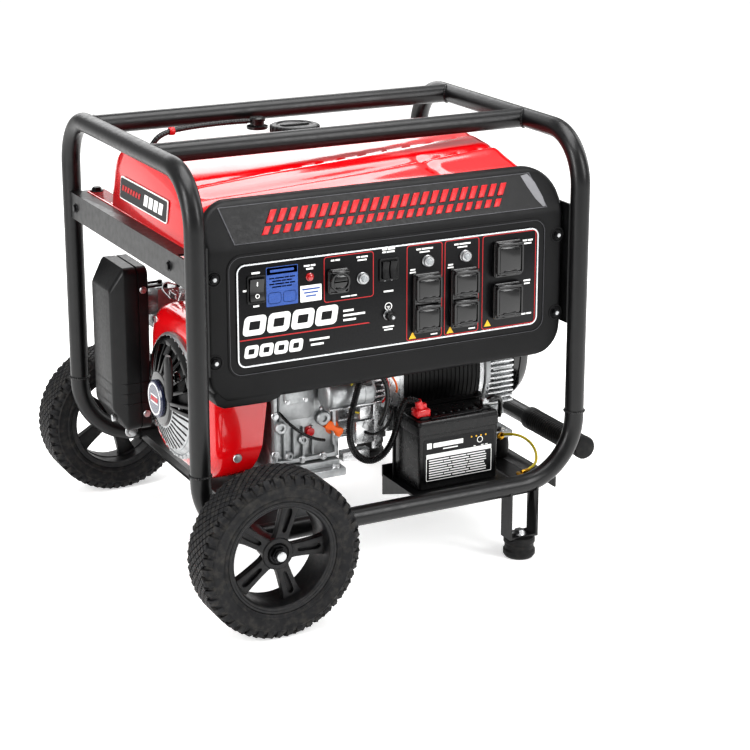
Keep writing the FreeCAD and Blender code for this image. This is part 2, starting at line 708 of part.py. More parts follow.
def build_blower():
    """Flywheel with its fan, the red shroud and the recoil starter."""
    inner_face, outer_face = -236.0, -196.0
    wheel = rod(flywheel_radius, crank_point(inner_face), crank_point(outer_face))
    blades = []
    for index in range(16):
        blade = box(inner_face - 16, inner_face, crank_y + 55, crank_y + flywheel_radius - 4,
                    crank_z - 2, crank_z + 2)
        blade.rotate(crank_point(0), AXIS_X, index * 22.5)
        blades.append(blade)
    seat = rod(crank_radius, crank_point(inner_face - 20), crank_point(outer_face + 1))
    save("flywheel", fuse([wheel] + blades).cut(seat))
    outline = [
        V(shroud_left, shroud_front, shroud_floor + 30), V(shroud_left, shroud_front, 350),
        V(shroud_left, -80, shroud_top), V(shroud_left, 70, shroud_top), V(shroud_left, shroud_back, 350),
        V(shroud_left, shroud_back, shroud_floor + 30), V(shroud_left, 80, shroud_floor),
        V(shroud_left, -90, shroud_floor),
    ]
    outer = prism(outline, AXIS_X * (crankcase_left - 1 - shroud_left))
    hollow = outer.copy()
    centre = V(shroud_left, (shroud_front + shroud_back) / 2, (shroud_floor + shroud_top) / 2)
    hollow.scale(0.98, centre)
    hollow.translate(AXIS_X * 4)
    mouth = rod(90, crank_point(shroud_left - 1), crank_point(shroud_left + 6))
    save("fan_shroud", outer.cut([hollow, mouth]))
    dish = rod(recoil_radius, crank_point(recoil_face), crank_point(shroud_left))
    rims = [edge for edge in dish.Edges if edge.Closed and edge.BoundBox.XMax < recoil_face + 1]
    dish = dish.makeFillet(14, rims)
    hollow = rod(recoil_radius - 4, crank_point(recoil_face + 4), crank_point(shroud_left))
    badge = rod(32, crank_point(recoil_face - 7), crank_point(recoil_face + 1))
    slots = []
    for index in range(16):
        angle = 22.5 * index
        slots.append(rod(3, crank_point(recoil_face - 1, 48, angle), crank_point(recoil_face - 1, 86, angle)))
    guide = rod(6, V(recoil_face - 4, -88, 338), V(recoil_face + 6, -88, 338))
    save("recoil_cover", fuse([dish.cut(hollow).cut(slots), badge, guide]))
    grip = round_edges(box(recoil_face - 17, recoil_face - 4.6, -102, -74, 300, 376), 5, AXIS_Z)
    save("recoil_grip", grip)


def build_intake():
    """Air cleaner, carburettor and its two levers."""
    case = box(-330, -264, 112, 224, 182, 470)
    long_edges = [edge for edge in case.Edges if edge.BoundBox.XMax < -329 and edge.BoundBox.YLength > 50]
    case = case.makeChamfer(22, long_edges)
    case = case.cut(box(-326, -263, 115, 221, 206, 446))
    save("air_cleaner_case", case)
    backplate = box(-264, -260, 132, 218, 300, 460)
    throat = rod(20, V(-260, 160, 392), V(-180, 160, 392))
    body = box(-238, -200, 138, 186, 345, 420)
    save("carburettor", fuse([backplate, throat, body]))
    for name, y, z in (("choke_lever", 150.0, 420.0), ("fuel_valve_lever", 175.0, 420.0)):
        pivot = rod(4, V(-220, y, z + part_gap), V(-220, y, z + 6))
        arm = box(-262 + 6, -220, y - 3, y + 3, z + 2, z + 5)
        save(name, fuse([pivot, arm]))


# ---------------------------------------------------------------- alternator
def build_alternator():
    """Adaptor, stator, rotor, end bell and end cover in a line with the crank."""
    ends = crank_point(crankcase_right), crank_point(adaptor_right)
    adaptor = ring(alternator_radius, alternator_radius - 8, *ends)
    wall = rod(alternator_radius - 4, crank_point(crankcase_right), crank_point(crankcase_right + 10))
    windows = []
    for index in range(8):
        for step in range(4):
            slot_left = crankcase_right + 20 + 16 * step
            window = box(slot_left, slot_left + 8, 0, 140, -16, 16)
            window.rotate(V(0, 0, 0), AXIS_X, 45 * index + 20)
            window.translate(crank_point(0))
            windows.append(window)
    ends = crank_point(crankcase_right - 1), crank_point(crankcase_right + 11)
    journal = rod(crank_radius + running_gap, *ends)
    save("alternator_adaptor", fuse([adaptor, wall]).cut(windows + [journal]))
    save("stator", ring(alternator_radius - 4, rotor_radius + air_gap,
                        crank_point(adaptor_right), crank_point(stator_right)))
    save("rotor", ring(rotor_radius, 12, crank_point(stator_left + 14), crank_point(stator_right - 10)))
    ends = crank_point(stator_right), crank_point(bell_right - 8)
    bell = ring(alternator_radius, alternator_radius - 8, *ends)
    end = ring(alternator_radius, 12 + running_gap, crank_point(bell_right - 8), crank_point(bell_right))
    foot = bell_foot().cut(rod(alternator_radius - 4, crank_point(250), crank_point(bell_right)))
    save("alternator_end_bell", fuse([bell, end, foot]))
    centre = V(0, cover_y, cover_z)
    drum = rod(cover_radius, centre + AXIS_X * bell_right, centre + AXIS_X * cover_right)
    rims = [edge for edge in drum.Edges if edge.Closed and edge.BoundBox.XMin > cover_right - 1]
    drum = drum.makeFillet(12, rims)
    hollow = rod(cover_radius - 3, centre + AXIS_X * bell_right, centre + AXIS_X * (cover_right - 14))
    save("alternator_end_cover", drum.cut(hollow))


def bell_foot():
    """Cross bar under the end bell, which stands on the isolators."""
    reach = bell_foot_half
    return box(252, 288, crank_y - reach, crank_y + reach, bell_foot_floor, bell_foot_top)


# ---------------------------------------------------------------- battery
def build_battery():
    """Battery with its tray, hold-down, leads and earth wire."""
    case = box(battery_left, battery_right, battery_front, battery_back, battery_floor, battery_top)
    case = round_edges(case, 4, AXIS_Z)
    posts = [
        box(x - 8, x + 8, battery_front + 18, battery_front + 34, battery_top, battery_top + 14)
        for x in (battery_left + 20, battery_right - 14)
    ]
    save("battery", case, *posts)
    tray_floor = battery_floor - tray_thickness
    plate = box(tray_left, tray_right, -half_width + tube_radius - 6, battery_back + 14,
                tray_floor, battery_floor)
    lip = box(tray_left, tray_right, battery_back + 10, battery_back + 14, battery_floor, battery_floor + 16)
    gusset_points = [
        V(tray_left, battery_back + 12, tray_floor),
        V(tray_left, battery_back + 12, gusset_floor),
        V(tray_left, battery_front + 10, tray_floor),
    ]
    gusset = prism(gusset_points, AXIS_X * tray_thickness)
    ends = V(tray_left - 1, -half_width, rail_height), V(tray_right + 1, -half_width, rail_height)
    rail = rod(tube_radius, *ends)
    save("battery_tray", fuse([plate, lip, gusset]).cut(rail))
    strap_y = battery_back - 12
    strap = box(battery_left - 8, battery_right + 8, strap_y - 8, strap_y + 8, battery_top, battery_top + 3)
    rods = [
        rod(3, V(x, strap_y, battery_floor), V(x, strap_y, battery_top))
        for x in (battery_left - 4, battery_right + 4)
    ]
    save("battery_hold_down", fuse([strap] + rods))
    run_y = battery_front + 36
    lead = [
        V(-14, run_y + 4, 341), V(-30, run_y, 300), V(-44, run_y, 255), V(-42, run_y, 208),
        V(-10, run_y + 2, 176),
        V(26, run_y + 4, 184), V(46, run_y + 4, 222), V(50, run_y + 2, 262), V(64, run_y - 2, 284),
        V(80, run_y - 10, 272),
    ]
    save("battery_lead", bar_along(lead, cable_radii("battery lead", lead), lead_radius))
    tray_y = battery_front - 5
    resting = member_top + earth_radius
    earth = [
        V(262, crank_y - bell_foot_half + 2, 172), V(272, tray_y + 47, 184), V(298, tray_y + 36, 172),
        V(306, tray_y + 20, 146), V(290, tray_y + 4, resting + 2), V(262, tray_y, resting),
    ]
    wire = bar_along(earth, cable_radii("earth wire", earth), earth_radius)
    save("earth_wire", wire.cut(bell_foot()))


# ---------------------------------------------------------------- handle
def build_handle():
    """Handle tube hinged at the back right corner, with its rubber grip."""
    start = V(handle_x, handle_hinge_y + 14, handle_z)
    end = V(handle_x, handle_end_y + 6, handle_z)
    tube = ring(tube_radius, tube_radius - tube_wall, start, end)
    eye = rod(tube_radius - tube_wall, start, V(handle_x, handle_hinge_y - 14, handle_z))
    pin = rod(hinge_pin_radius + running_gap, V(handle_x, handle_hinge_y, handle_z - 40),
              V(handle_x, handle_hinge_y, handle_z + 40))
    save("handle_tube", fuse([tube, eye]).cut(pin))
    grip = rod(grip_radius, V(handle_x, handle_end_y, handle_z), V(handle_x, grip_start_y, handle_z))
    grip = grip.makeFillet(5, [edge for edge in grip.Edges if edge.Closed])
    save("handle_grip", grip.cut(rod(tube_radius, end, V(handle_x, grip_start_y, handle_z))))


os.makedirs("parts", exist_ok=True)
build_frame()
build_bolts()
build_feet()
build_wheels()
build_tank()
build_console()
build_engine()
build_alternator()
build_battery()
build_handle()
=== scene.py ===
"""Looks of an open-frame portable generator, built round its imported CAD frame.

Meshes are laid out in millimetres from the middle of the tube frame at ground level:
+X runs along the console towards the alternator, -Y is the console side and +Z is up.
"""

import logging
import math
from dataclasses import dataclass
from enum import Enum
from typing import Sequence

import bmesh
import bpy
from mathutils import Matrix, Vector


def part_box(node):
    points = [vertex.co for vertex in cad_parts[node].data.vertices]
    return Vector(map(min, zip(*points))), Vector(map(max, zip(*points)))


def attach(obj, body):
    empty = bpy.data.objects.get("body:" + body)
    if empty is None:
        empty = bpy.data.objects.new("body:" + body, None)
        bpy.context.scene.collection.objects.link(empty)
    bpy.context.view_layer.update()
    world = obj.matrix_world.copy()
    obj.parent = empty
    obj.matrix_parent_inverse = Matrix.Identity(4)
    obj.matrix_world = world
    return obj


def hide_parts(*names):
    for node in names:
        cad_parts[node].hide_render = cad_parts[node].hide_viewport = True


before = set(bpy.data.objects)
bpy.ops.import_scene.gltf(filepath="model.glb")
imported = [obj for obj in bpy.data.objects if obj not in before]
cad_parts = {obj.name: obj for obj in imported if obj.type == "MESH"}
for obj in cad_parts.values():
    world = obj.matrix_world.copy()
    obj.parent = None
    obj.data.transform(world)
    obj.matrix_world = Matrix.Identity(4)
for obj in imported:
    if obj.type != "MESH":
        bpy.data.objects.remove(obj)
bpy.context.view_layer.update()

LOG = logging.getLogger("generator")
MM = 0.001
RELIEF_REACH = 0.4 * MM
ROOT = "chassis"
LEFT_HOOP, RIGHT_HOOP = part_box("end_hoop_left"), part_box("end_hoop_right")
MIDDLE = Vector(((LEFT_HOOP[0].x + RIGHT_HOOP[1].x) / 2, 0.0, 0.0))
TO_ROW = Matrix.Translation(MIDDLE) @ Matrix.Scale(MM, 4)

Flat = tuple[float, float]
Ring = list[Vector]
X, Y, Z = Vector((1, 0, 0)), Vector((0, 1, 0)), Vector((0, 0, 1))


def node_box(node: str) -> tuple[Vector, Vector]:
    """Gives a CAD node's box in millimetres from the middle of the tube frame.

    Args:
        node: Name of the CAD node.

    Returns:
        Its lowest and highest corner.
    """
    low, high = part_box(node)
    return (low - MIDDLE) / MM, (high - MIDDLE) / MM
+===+
From the listing above, output exactly the run of lines that starts with the line containing "build_feet()" and ends with the line containing "bpy.data.objects.remove(obj)".

→ **Response to the exercise**
build_feet()
build_wheels()
build_tank()
build_console()
build_engine()
build_alternator()
build_battery()
build_handle()
=== scene.py ===
"""Looks of an open-frame portable generator, built round its imported CAD frame.

Meshes are laid out in millimetres from the middle of the tube frame at ground level:
+X runs along the console towards the alternator, -Y is the console side and +Z is up.
"""

import logging
import math
from dataclasses import dataclass
from enum import Enum
from typing import Sequence

import bmesh
import bpy
from mathutils import Matrix, Vector


def part_box(node):
    points = [vertex.co for vertex in cad_parts[node].data.vertices]
    return Vector(map(min, zip(*points))), Vector(map(max, zip(*points)))


def attach(obj, body):
    empty = bpy.data.objects.get("body:" + body)
    if empty is None:
        empty = bpy.data.objects.new("body:" + body, None)
        bpy.context.scene.collection.objects.link(empty)
    bpy.context.view_layer.update()
    world = obj.matrix_world.copy()
    obj.parent = empty
    obj.matrix_parent_inverse = Matrix.Identity(4)
    obj.matrix_world = world
    return obj


def hide_parts(*names):
    for node in names:
        cad_parts[node].hide_render = cad_parts[node].hide_viewport = True


before = set(bpy.data.objects)
bpy.ops.import_scene.gltf(filepath="model.glb")
imported = [obj for obj in bpy.data.objects if obj not in before]
cad_parts = {obj.name: obj for obj in imported if obj.type == "MESH"}
for obj in cad_parts.values():
    world = obj.matrix_world.copy()
    obj.parent = None
    obj.data.transform(world)
    obj.matrix_world = Matrix.Identity(4)
for obj in imported:
    if obj.type != "MESH":
        bpy.data.objects.remove(obj)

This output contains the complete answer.